### Required task
All of the data must be printed exactly; please include every line.

### Recorded information
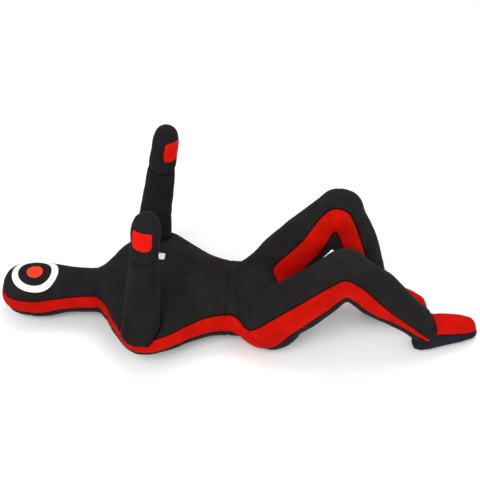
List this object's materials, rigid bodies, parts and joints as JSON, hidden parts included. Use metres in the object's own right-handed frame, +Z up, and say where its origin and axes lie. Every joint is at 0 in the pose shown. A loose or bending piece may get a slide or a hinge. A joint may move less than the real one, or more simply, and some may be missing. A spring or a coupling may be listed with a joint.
{
  "type": "grappling dummy",
  "caption": "Life-size stuffed fabric grappling dummy lying on its back, arms raised, knees bent, with red side gussets and a round face target.",
  "frame": {"origin": "bottom centre of the box round the dummy, on the floor it lies on", "axes": "+X from the crown towards the feet, +Y to the dummy's left, +Z up off the floor"},
  "size_m": [1.645, 0.5234, 0.6772],
  "materials": {
    "black_canvas": "matt black woven canvas",
    "red_canvas": "bright red woven canvas",
    "navy_canvas": "dark navy woven canvas on the soles",
    "red_patch": "red sewn patch",
    "white_patch": "off-white sewn patch",
    "label": "plain woven label, no mark",
    "zip_tape": "black woven zip tape",
    "zip_metal": "dark metal slider and pull",
    "filling": "textile offcut filling"
  },
  "bodies": {
    "chest": {"chest_back_left": "black_canvas", "chest_back_right": "black_canvas", "chest_fill": "filling", "chest_front_panel": "black_canvas", "chest_gusset_left": "red_canvas", "chest_gusset_right": "red_canvas", "chest_label": "label", "zip_tape": "zip_tape"},
    "head": {"head_back_panel": "black_canvas", "head_fill": "filling", "head_front_panel": "black_canvas", "head_gusset": "red_canvas", "target_dot": "red_patch", "target_ring": "white_patch"},
    "pelvis": {"pelvis_back_panel": "black_canvas", "pelvis_fill": "filling", "pelvis_front_panel": "black_canvas", "pelvis_gusset_left": "red_canvas", "pelvis_gusset_right": "red_canvas"},
    "zip_slider": {"zip_slider": "zip_metal"},
    "upper_arm_right": {"upper_arm_fill_right": "filling", "upper_arm_sleeve_right": "black_canvas"},
    "forearm_right": {"forearm_fill_right": "filling", "forearm_sleeve_right": "black_canvas", "hand_mitt_right": "black_canvas", "palm_patch_right": "red_patch"},
    "thigh_right": {"thigh_back_panel_right": "black_canvas", "thigh_fill_right": "filling", "thigh_front_panel_right": "black_canvas", "thigh_inner_strip_right": "red_canvas", "thigh_outer_strip_right": "red_canvas"},
    "shin_right": {"shin_back_panel_right": "black_canvas", "shin_fill_right": "filling", "shin_front_panel_right": "black_canvas", "shin_inner_strip_right": "red_canvas", "shin_outer_strip_right": "red_canvas"},
    "foot_right": {"foot_fill_right": "filling", "foot_instep_panel_right": "red_canvas", "foot_sole_panel_right": "navy_canvas"},
    "upper_arm_left": {"upper_arm_fill_left": "filling", "upper_arm_sleeve_left": "black_canvas"},
    "forearm_left": {"forearm_fill_left": "filling", "forearm_sleeve_left": "black_canvas", "hand_mitt_left": "black_canvas", "palm_patch_left": "red_patch"},
    "thigh_left": {"thigh_back_panel_left": "black_canvas", "thigh_fill_left": "filling", "thigh_front_panel_left": "black_canvas", "thigh_inner_strip_left": "red_canvas", "thigh_outer_strip_left": "red_canvas"},
    "shin_left": {"shin_back_panel_left": "black_canvas", "shin_fill_left": "filling", "shin_front_panel_left": "black_canvas", "shin_inner_strip_left": "red_canvas", "shin_outer_strip_left": "red_canvas"},
    "foot_left": {"foot_fill_left": "filling", "foot_instep_panel_left": "red_canvas", "foot_sole_panel_left": "navy_canvas"}
  },
  "joints": [
    {"name": "neck_nod", "type": "hinge", "parent": "chest", "child": "head", "pos_m": [-0.47046, 0, 0.104], "axis": [0, 1, 0], "range_deg": [-22, 35]},
    {"name": "waist_bend", "type": "hinge", "parent": "chest", "child": "pelvis", "pos_m": [-0.08046, 0, 0.098], "axis": [0, -1, 0], "range_deg": [-20, 40]},
    {"name": "shoulder_swing_right", "type": "hinge", "parent": "chest", "child": "upper_arm_right", "pos_m": [-0.30346, -0.195, 0.194], "axis": [0, -1, 0], "range_deg": [-52, 52]},
    {"name": "elbow_bend_right", "type": "hinge", "parent": "upper_arm_right", "child": "forearm_right", "pos_m": [-0.28056, -0.195, 0.40476], "axis": [0, -1, 0], "range_deg": [0, 75]},
    {"name": "hip_swing_right", "type": "hinge", "parent": "pelvis", "child": "thigh_right", "pos_m": [0.09554, -0.098, 0.097], "axis": [0, 1, 0], "range_deg": [-32, 43]},
    {"name": "knee_bend_right", "type": "hinge", "parent": "thigh_right", "child": "shin_right", "pos_m": [0.34754, -0.088, 0.343], "axis": [0.0077, -0.9994, 0.0327], "range_deg": [-34, 84]},
    {"name": "ankle_tilt_right", "type": "hinge", "parent": "shin_right", "child": "foot_right", "pos_m": [0.63354, -0.094, 0.092], "axis": [-0.2924, 0.9563, 0], "range_deg": [-18, 18]},
    {"name": "shoulder_swing_left", "type": "hinge", "parent": "chest", "child": "upper_arm_left", "pos_m": [-0.31046, 0.195, 0.204], "axis": [0, -1, 0], "range_deg": [-52, 52]},
    {"name": "elbow_bend_left", "type": "hinge", "parent": "upper_arm_left", "child": "forearm_left", "pos_m": [-0.27729, 0.195, 0.41339], "axis": [0, -1, 0], "range_deg": [0, 75]},
    {"name": "hip_swing_left", "type": "hinge", "parent": "pelvis", "child": "thigh_left", "pos_m": [0.09554, 0.098, 0.097], "axis": [0, 1, 0], "range_deg": [-25, 50]},
    {"name": "knee_bend_left", "type": "hinge", "parent": "thigh_left", "child": "shin_left", "pos_m": [0.32754, 0.125, 0.403], "axis": [-0.1238, -0.9758, 0.18], "range_deg": [-4, 117]},
    {"name": "ankle_tilt_left", "type": "hinge", "parent": "shin_left", "child": "foot_left", "pos_m": [0.46654, 0.05, 0.092], "axis": [0.0698, 0.9976, 0], "range_deg": [-18, 18]},
    {"name": "zip_slide", "type": "slide", "parent": "chest", "child": "zip_slider", "axis": [1, 0, 0], "range_m": [0, 0.19]}
  ]
}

### Result of the task
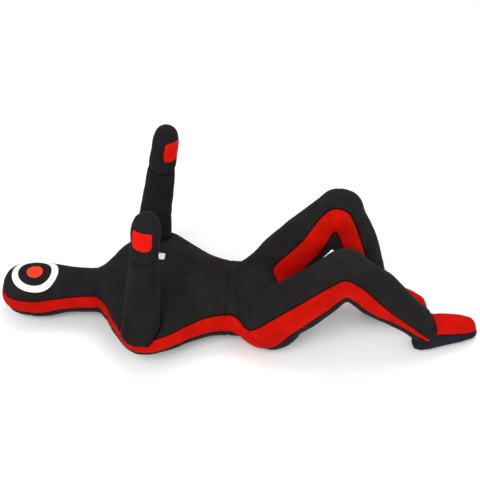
List this object's materials, rigid bodies, parts and joints as JSON, hidden parts included. Use metres in the object's own right-handed frame, +Z up, and say where its origin and axes lie. Every joint is at 0 in the pose shown. A loose or bending piece may get a slide or a hinge. A joint may move less than the real one, or more simply, and some may be missing. A spring or a coupling may be listed with a joint.
{
  "type": "grappling dummy",
  "caption": "Life-size stuffed fabric grappling dummy lying on its back, arms raised, knees bent, with red side gussets and a round face target.",
  "frame": {"origin": "bottom centre of the box round the dummy, on the floor it lies on", "axes": "+X from the crown towards the feet, +Y to the dummy's left, +Z up off the floor"},
  "size_m": [1.645, 0.5234, 0.6772],
  "materials": {
    "black_canvas": "matt black woven canvas",
    "red_canvas": "bright red woven canvas",
    "navy_canvas": "dark navy woven canvas on the soles",
    "red_patch": "red sewn patch",
    "white_patch": "off-white sewn patch",
    "label": "plain woven label, no mark",
    "zip_tape": "black woven zip tape",
    "zip_metal": "dark metal slider and pull",
    "filling": "textile offcut filling"
  },
  "bodies": {
    "chest": {"chest_back_left": "black_canvas", "chest_back_right": "black_canvas", "chest_fill": "filling", "chest_front_panel": "black_canvas", "chest_gusset_left": "red_canvas", "chest_gusset_right": "red_canvas", "chest_label": "label", "zip_tape": "zip_tape"},
    "head": {"head_back_panel": "black_canvas", "head_fill": "filling", "head_front_panel": "black_canvas", "head_gusset": "red_canvas", "target_dot": "red_patch", "target_ring": "white_patch"},
    "pelvis": {"pelvis_back_panel": "black_canvas", "pelvis_fill": "filling", "pelvis_front_panel": "black_canvas", "pelvis_gusset_left": "red_canvas", "pelvis_gusset_right": "red_canvas"},
    "zip_slider": {"zip_slider": "zip_metal"},
    "upper_arm_right": {"upper_arm_fill_right": "filling", "upper_arm_sleeve_right": "black_canvas"},
    "forearm_right": {"forearm_fill_right": "filling", "forearm_sleeve_right": "black_canvas", "hand_mitt_right": "black_canvas", "palm_patch_right": "red_patch"},
    "thigh_right": {"thigh_back_panel_right": "black_canvas", "thigh_fill_right": "filling", "thigh_front_panel_right": "black_canvas", "thigh_inner_strip_right": "red_canvas", "thigh_outer_strip_right": "red_canvas"},
    "shin_right": {"shin_back_panel_right": "black_canvas", "shin_fill_right": "filling", "shin_front_panel_right": "black_canvas", "shin_inner_strip_right": "red_canvas", "shin_outer_strip_right": "red_canvas"},
    "foot_right": {"foot_fill_right": "filling", "foot_instep_panel_right": "red_canvas", "foot_sole_panel_right": "navy_canvas"},
    "upper_arm_left": {"upper_arm_fill_left": "filling", "upper_arm_sleeve_left": "black_canvas"},
    "forearm_left": {"forearm_fill_left": "filling", "forearm_sleeve_left": "black_canvas", "hand_mitt_left": "black_canvas", "palm_patch_left": "red_patch"},
    "thigh_left": {"thigh_back_panel_left": "black_canvas", "thigh_fill_left": "filling", "thigh_front_panel_left": "black_canvas", "thigh_inner_strip_left": "red_canvas", "thigh_outer_strip_left": "red_canvas"},
    "shin_left": {"shin_back_panel_left": "black_canvas", "shin_fill_left": "filling", "shin_front_panel_left": "black_canvas", "shin_inner_strip_left": "red_canvas", "shin_outer_strip_left": "red_canvas"},
    "foot_left": {"foot_fill_left": "filling", "foot_instep_panel_left": "red_canvas", "foot_sole_panel_left": "navy_canvas"}
  },
  "joints": [
    {"name": "neck_nod", "type": "hinge", "parent": "chest", "child": "head", "pos_m": [-0.47046, 0, 0.104], "axis": [0, 1, 0], "range_deg": [-22, 35]},
    {"name": "waist_bend", "type": "hinge", "parent": "chest", "child": "pelvis", "pos_m": [-0.08046, 0, 0.098], "axis": [0, -1, 0], "range_deg": [-20, 40]},
    {"name": "shoulder_swing_right", "type": "hinge", "parent": "chest", "child": "upper_arm_right", "pos_m": [-0.30346, -0.195, 0.194], "axis": [0, -1, 0], "range_deg": [-52, 52]},
    {"name": "elbow_bend_right", "type": "hinge", "parent": "upper_arm_right", "child": "forearm_right", "pos_m": [-0.28056, -0.195, 0.40476], "axis": [0, -1, 0], "range_deg": [0, 75]},
    {"name": "hip_swing_right", "type": "hinge", "parent": "pelvis", "child": "thigh_right", "pos_m": [0.09554, -0.098, 0.097], "axis": [0, 1, 0], "range_deg": [-32, 43]},
    {"name": "knee_bend_right", "type": "hinge", "parent": "thigh_right", "child": "shin_right", "pos_m": [0.34754, -0.088, 0.343], "axis": [0.0077, -0.9994, 0.0327], "range_deg": [-34, 84]},
    {"name": "ankle_tilt_right", "type": "hinge", "parent": "shin_right", "child": "foot_right", "pos_m": [0.63354, -0.094, 0.092], "axis": [-0.2924, 0.9563, 0], "range_deg": [-18, 18]},
    {"name": "shoulder_swing_left", "type": "hinge", "parent": "chest", "child": "upper_arm_left", "pos_m": [-0.31046, 0.195, 0.204], "axis": [0, -1, 0], "range_deg": [-52, 52]},
    {"name": "elbow_bend_left", "type": "hinge", "parent": "upper_arm_left", "child": "forearm_left", "pos_m": [-0.27729, 0.195, 0.41339], "axis": [0, -1, 0], "range_deg": [0, 75]},
    {"name": "hip_swing_left", "type": "hinge", "parent": "pelvis", "child": "thigh_left", "pos_m": [0.09554, 0.098, 0.097], "axis": [0, 1, 0], "range_deg": [-25, 50]},
    {"name": "knee_bend_left", "type": "hinge", "parent": "thigh_left", "child": "shin_left", "pos_m": [0.32754, 0.125, 0.403], "axis": [-0.1238, -0.9758, 0.18], "range_deg": [-4, 117]},
    {"name": "ankle_tilt_left", "type": "hinge", "parent": "shin_left", "child": "foot_left", "pos_m": [0.46654, 0.05, 0.092], "axis": [0.0698, 0.9976, 0], "range_deg": [-18, 18]},
    {"name": "zip_slide", "type": "slide", "parent": "chest", "child": "zip_slider", "axis": [1, 0, 0], "range_m": [0, 0.19]}
  ]
}